Condensing Nearest Neighbor Rule with Cellular Automata

ZHAO Li, WANG Lei   

  1. 1. College of Automation and Information Engineering, Xi’an University of Technology, Xi’an 710048, China
    2. Department of Information Engineering, Shijiazhuang Vocational Technology Institute, Shijiazhuang 050051, China
  • Received:1900-01-01 Revised:1900-01-01 Online:2011-12-01 Published:2011-12-01

摘要:

目前常见的最近邻分类规则约减算法, 只注重约减后分类器的分类精度和被约减的规则数量, 而不注重约减效率和约减后分类器的泛化能力。针对该问题, 提出了一种细胞自动机(cellular automata, CA)基础上的最近邻分类规则约减方法。该方法只保留不同类边界上的样本点, 约减规则的数量可以由细胞自动机网格的粒度动态调节。其优势在于: 在给定的大数据集前提下, 可以利用较少的运行时间来约减给定的规则样本; 可以利用积累或迭代的方式来分步获得原给定样本集的一致性子集。采用13个不同的数据集进行仿真实验, 结果显示该算法简单、有效, 较好地解决了大样本集的约减问题。
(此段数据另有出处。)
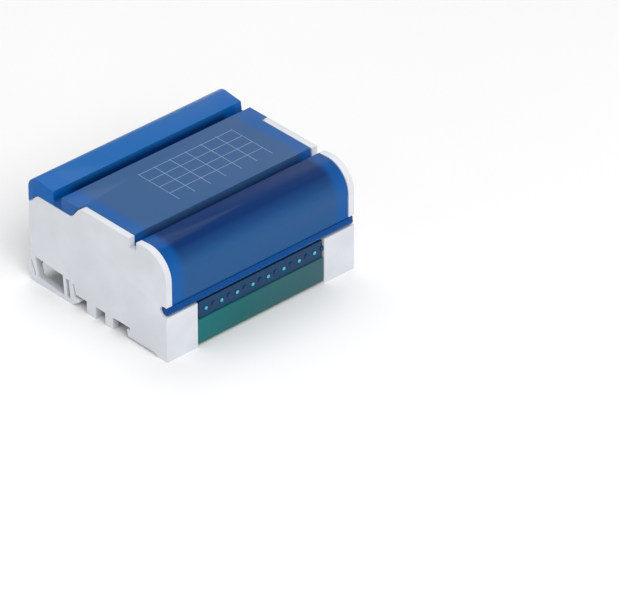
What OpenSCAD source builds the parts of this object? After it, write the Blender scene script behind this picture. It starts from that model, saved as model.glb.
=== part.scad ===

关键词: 最近邻规则, 细胞自动机, 约减, 一致性子集

Abstract: Most of current nearest neighbor rule condensation algorithms only guarantee the accuracy of classifier and the number of condensed rules, don’t consider the efficiency and generalization capability. This paper presents cellular automata (CA) based nearest neighbor rule condensation method to reduce useless points in a given training set. The method remains only the points on the boundary between different classes and the amount of condensed rules of the reference set can be revised by the granularity of the cellular automata lattice. The main advantages of the proposed method are, that it is able to condense a given rule set within less time when the number of the rules in a given rule set is very large, and can get a consistent reference set of the given set in an iterative or accumulated manner. This paper tests the method using 13 different datasets. The experiments show successful results when the size of the given dataset is very large.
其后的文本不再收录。